**Task goal:**
Will you repeat only the lines beginning at the one that mentions "zip(*points))), Vector(map(max, zip(*points)))" and ending at the one that mentions "return (light[0], light[1], light[2], 1.0)", both of them included, exactly?

**Recorded information:**
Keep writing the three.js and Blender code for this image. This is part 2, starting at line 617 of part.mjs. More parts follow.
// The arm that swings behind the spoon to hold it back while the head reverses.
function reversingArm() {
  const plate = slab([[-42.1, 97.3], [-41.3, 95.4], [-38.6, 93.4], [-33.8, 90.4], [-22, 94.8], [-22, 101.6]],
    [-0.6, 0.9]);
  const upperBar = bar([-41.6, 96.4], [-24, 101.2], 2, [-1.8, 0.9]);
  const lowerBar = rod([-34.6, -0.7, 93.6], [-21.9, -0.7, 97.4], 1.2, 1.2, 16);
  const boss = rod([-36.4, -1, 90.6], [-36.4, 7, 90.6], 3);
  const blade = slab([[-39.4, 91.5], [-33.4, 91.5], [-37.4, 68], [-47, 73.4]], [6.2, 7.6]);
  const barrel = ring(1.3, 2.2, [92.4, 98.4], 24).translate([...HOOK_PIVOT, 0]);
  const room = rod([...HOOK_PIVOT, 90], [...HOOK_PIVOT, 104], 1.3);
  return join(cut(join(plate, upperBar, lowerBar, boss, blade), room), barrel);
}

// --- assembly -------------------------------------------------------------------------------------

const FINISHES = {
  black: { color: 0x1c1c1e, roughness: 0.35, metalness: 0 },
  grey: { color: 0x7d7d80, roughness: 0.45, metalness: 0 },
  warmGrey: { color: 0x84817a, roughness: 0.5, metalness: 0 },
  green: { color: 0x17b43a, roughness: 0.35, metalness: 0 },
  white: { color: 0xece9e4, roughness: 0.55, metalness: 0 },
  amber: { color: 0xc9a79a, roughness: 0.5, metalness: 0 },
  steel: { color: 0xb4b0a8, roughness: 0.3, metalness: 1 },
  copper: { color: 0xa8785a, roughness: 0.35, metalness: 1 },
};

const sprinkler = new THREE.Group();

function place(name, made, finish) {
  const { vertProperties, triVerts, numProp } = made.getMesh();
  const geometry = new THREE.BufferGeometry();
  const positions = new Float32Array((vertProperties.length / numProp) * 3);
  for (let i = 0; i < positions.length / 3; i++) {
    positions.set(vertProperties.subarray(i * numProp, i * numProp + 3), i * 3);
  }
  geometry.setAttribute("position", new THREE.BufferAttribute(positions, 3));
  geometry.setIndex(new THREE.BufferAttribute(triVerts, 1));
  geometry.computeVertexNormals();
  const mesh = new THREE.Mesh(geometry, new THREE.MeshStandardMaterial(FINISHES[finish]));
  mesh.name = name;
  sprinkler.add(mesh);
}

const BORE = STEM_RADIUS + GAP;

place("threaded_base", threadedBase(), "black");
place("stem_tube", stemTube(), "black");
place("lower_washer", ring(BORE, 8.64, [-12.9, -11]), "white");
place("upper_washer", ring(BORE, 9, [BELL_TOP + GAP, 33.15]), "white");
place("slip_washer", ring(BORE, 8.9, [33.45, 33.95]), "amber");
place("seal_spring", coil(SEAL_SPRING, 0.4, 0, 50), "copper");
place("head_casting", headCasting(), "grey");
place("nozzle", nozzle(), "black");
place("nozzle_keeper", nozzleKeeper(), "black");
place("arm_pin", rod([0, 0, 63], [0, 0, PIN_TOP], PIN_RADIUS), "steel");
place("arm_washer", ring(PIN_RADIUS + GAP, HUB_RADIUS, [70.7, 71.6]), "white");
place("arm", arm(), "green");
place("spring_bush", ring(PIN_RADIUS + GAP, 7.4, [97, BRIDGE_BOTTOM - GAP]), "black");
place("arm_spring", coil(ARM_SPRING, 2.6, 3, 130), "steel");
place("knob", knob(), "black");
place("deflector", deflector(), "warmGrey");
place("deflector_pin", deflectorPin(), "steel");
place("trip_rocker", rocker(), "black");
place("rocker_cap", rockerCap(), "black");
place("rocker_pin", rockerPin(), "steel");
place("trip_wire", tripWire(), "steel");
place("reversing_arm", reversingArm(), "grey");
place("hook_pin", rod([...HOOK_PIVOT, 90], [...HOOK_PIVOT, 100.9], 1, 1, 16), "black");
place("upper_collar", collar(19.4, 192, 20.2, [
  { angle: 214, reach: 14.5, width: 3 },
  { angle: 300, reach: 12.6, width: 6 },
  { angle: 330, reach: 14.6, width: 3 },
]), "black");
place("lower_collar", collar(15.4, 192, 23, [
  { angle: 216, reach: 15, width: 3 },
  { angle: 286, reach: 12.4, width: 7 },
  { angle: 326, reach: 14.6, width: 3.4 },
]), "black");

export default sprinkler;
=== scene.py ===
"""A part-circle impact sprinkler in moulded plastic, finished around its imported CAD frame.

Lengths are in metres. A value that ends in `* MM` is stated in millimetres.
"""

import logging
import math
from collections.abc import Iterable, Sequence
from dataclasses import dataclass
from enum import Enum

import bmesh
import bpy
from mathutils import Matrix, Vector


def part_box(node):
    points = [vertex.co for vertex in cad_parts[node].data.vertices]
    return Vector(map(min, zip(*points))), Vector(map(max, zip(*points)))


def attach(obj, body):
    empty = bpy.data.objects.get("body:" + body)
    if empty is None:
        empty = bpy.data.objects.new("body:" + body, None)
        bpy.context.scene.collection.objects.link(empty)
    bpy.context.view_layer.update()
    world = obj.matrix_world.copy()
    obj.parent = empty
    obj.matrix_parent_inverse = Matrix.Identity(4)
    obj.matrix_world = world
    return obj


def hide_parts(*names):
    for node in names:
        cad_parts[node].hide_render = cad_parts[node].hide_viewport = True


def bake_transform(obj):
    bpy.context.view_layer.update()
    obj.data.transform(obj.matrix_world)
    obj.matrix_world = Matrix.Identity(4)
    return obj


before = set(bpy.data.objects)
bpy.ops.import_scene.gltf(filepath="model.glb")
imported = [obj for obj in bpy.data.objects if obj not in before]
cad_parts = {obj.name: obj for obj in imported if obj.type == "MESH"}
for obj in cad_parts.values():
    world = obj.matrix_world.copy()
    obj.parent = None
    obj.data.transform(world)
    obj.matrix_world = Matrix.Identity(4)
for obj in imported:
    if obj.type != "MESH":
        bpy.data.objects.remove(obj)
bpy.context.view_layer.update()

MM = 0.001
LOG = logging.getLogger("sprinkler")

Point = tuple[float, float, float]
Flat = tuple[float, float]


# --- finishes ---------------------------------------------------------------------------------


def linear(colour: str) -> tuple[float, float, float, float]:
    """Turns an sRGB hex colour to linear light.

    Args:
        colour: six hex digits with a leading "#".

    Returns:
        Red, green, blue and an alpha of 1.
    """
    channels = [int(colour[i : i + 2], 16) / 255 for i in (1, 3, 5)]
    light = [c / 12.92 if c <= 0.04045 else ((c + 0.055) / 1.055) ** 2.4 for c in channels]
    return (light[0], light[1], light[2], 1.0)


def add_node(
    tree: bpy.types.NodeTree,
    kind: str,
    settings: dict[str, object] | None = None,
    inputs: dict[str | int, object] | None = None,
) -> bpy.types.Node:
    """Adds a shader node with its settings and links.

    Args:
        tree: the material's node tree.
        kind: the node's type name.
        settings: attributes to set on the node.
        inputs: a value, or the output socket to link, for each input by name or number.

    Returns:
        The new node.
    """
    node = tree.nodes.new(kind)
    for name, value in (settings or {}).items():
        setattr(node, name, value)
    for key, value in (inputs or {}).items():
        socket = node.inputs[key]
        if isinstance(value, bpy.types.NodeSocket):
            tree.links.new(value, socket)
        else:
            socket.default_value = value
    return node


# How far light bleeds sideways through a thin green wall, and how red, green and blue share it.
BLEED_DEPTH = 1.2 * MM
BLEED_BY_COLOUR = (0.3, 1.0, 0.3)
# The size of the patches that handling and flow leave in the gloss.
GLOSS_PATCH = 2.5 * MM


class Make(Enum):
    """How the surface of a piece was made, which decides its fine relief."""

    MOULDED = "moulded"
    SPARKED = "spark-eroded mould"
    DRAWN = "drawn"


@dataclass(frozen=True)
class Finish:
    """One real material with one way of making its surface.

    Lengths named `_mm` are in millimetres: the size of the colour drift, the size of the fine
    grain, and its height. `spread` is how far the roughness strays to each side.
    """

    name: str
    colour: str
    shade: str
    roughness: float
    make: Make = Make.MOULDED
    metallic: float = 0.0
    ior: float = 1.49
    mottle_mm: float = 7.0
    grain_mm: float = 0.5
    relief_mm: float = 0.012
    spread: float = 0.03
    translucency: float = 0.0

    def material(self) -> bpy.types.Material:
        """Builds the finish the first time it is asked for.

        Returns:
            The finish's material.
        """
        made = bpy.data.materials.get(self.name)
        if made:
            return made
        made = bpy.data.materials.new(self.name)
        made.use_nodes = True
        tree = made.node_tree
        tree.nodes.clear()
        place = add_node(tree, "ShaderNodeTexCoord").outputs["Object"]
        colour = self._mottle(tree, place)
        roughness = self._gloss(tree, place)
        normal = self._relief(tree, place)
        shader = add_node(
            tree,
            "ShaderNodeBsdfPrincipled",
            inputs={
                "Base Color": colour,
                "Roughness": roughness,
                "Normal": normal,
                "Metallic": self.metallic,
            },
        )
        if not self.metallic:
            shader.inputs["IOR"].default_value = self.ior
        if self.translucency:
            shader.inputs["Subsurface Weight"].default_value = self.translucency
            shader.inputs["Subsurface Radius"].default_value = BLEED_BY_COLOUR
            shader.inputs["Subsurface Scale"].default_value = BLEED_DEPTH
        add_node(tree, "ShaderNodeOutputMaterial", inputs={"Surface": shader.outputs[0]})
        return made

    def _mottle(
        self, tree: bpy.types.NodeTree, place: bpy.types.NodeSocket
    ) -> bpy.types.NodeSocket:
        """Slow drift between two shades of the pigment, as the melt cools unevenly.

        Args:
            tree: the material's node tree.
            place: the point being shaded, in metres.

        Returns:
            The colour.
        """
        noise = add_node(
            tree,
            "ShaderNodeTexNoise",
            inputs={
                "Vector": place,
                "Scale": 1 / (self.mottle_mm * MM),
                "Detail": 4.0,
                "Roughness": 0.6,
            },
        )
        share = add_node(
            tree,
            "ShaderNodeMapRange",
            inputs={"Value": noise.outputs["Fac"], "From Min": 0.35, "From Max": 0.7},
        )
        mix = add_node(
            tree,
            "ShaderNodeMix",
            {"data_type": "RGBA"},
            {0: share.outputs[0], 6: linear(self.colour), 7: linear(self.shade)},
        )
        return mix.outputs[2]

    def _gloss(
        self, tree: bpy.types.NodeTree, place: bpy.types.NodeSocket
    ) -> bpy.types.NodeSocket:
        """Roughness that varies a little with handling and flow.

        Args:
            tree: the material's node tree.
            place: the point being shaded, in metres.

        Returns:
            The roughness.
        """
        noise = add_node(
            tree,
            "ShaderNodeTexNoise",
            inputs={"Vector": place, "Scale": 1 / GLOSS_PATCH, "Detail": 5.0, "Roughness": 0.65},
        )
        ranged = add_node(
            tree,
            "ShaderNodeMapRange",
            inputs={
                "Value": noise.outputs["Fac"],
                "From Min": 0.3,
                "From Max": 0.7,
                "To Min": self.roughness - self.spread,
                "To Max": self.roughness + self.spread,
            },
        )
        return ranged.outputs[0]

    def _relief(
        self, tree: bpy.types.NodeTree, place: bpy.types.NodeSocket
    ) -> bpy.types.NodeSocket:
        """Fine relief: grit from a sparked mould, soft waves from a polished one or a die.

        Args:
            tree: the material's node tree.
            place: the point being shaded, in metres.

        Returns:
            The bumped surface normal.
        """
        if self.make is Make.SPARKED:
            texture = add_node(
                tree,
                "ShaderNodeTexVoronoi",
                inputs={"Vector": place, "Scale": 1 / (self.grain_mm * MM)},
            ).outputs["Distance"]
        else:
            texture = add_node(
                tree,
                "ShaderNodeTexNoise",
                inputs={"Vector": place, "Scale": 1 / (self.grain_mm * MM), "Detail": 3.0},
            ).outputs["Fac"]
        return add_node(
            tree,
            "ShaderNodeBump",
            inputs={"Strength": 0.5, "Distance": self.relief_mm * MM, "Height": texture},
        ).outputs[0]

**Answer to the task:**
    return Vector(map(min, zip(*points))), Vector(map(max, zip(*points)))


def attach(obj, body):
    empty = bpy.data.objects.get("body:" + body)
    if empty is None:
        empty = bpy.data.objects.new("body:" + body, None)
        bpy.context.scene.collection.objects.link(empty)
    bpy.context.view_layer.update()
    world = obj.matrix_world.copy()
    obj.parent = empty
    obj.matrix_parent_inverse = Matrix.Identity(4)
    obj.matrix_world = world
    return obj


def hide_parts(*names):
    for node in names:
        cad_parts[node].hide_render = cad_parts[node].hide_viewport = True


def bake_transform(obj):
    bpy.context.view_layer.update()
    obj.data.transform(obj.matrix_world)
    obj.matrix_world = Matrix.Identity(4)
    return obj


before = set(bpy.data.objects)
bpy.ops.import_scene.gltf(filepath="model.glb")
imported = [obj for obj in bpy.data.objects if obj not in before]
cad_parts = {obj.name: obj for obj in imported if obj.type == "MESH"}
for obj in cad_parts.values():
    world = obj.matrix_world.copy()
    obj.parent = None
    obj.data.transform(world)
    obj.matrix_world = Matrix.Identity(4)
for obj in imported:
    if obj.type != "MESH":
        bpy.data.objects.remove(obj)
bpy.context.view_layer.update()

MM = 0.001
LOG = logging.getLogger("sprinkler")

Point = tuple[float, float, float]
Flat = tuple[float, float]


# --- finishes ---------------------------------------------------------------------------------


def linear(colour: str) -> tuple[float, float, float, float]:
    """Turns an sRGB hex colour to linear light.

    Args:
        colour: six hex digits with a leading "#".

    Returns:
        Red, green, blue and an alpha of 1.
    """
    channels = [int(colour[i : i + 2], 16) / 255 for i in (1, 3, 5)]
    light = [c / 12.92 if c <= 0.04045 else ((c + 0.055) / 1.055) ** 2.4 for c in channels]
    return (light[0], light[1], light[2], 1.0)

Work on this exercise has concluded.